I think you should think in terms of ERPM / RPM instead of Wattage, not that wattage is bad, but just remember that Wattage varies at different speeds and that its entirely dependent on “startup”( as you begin to move) wattage.

Ever see a video of an EMTB that uses a VESC overlay? If they JAM the throttle, the wattage and amperage sohots up until the ESC doesnt need to keep the constant wattage and amperage up to maintain your speed.

E: this information is NOT APPLICABLE to the VESC while its in wattage mode, as thats completely different

Well the only option I have of controlling a speed controller is 0-5v input. I think I kind of have to roll with that. The speed controller has a sufficient E RPM limit that I am not worried about reaching.

There may be someone on the electric unicycle forum who is doing an open source speed controller, but that sounds like an endeavor that will take some time, even with me writing the code.

I agree its going to be tricky, but if youre up for it youre up for it :slight_smile:

Do you plan on using some sort of pressure pads?
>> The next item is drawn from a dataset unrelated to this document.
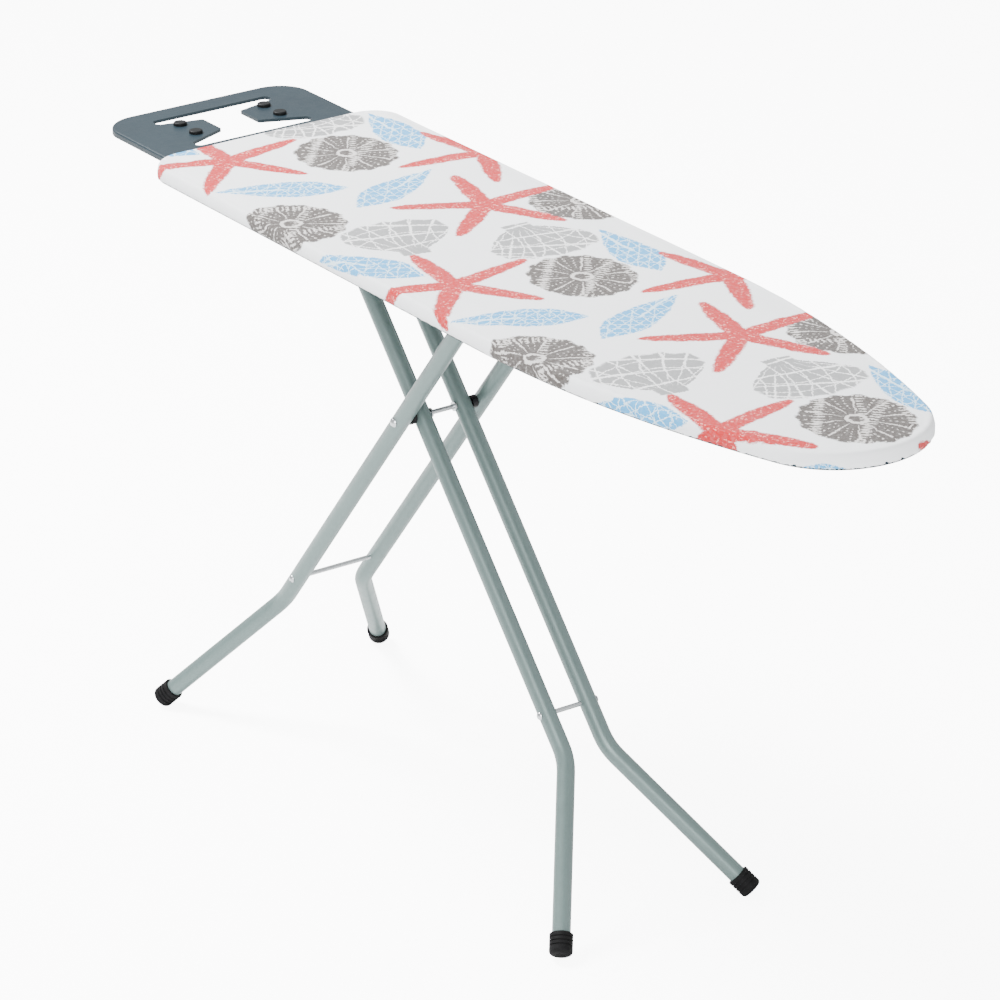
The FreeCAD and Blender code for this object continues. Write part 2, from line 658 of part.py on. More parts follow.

E: I dont mean that you would hit the MAX RPM of your controller, but rather you set a speed that you dont want to exceed (RPM corelates with a simple equation) so that once the controller hits that, the speed is gently throttled down or something

It really comes down to developing a formula to take the angle from the IMU and output a 12 bit number that represents a voltage from 0-5v for the DAC converter.

Then I should just be able to feed that into the kelly speed controller. I would let the speed controller deal with it from there. I wouldn’t bother setting a max ERPM set by the speed controller, I just won’t accelerate past where I am comfortable.